I am a terrible American
So suicidal
I am a terrible, suicidal American
who throws herself into your desiccated bank
vaults
Yet I do not want America to kill me before I kill
myself
I can’t stand my positive acquisitions
I throw them to the dogs like marrowless bones
I can’t stand my drinking
I hate the fires of money
I feel no nationalism
I feel no nationalism in my heart, my hands, my
brain, or my pussy
I myself am worse than a rogue state
I feel peeled away from society
I will never leave my bed
I want to die in bed with the covers over my
head
Tallahassee, Florida poet Sandra Simonds’ latest full-length poetry title is Atopia (Middletown CT: Wesleyan
University Press, 2019), and the first of hers I’ve properly spent any time
with. The author of a handful of poetry chapbooks, Simonds is the author of six
previous full-length collections: Warsaw Bikini (Bloof Books, 2009), Mother Was a Tragic Girl (Cleveland State University Poetry Center, 2012), The Sonnets (Bloof Books, 2014), Further Problems with Pleasure (University
of Akron Press, 2017), Steal It Back
(Saturnalia Books, 2015) and Orlando
(Wave Books, 2018). Atopia is
constructed as a lyric suite, assembled as an accumulation of untitled
stand-alone poems that average roughly a page in length, that each respond to elements
of contemporary American politics and the results of such from the ground level.

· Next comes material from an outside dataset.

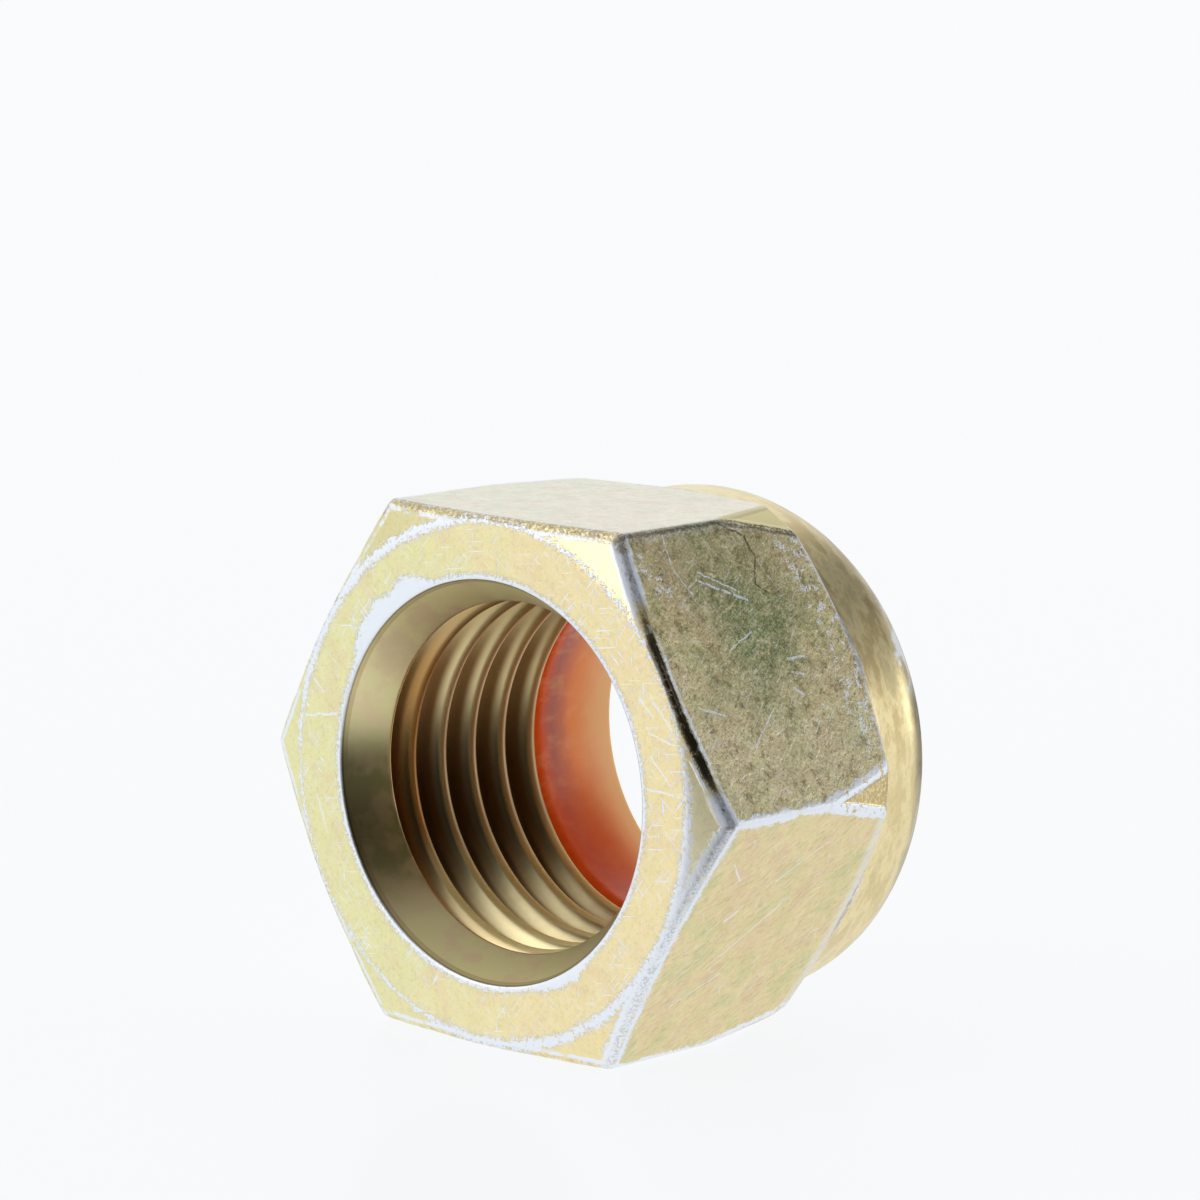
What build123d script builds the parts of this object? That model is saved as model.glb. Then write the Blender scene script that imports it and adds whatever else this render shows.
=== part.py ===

Wikipedia informs that “atopia” refers to, among other things, “a society which
does not have territorial borders,” and “an inhospitable location that cannot
be turned into a dwelling-place,” and Simonds’ Atopia is a book that responds to those descriptions, existing as a
book of protest, and of response to uncertainty and political upheavals
prompted by and around American President Donald J. Trump’s first term of
office.
Look at the people we have on our side:
Walter Benjamin is on our side
Hannah Arendt is on our side
James Baldwin is on our side
Sandra, they are all dead
But they are on our side
The other people,
the capitalists, who do they have?
They don’t have anyone
All of their ideas are shit
Listen, we have Brecht
I was going crazy
I picked up my phone
I was talking to Maged
Utopia Utopia
Utopia Utopia
Utopia Utopia
Maged is moving from Seattle
to Atlanta to be closer to his son
I dream of the New Jerusalem of love,
an Eden of sparks from the mouth of the rose
cult
The
book opens with a short lyric on America as a cage, writing: “Baudelaire said /
Poe thought America was one giant cage. / To the poet, a nation is one big
cage. / And isn’t the nation mostly filled with air? / Try to put a cage around
your dream. / The cage escapes the dream. / I see it streak and stream.” The
idea of the “cage” of America, or that holds America, runs throughout the
collection, and Atopia exists a book
of enormous anxiety and frustration, writing her attempts at a normal life around
fascism, climate emergency and the destructive elements of capitalism and
nationalism, and what kind of world her children are growing into. She writes: “That
you came to me in those dreams and I tried not to be afraid / of you / That the
dreams were never about the world falling apart as so / many dreamed / That
this is not the apocalypse and we both know this / That someone will ask who
the ‘you’ of the poem is seriously / leave me alone [.]” Atopia writes out optimism, pessimism, exhaustion and potential
action, writing around the potential, as well as the failure, of poetry, theory
and art on political and social change, even as some of her poems write
directly to (akin to his After Lorca,
composing epistolary poems “to” Federico Garcia Lorca, which allowed him to
speak of and about multiple other subjects), the late American poet Jack Spicer.
She writes: “Sir, my poems are expensive; they cost me my life.” Simonds composes
her poems in dialogue with social media, political speech and news reports, and
more directly, with friends, neighbours and her two small children. “‘I’m the
opposite of racist,’ my son declares, / ‘all my friends are black.’ My son / is
eight and white and so we talk / about the structure, / structural racism, this
structure, / that one, one cage, another, and another, / as we walk in circles,
in a figure eight, / on the longleaf pine forest loop.” In an undated interview for The Bennington Review around her then-newly published Orlando, conducted by Matthew Tuckner, she speaks on Atopia,
then still a work-in-progress:
I’m still working to put Atopia together—it’s a pretty overtly political book about how
everyday life is informed by the political events since Trump was elected. I
think we are all feeling that trauma so the book has been a way to deal with
that—how to raise kids in this era, but not from the perspective of liberal,
white self-absorbed trauma. I’m a Marxist-Feminist and believe that capitalism
needs to be dismantled and all of my books have this underlying political
perspective. I wonder if I would have written the same Atopia if Hillary Clinton was elected—it’s certainly plausible.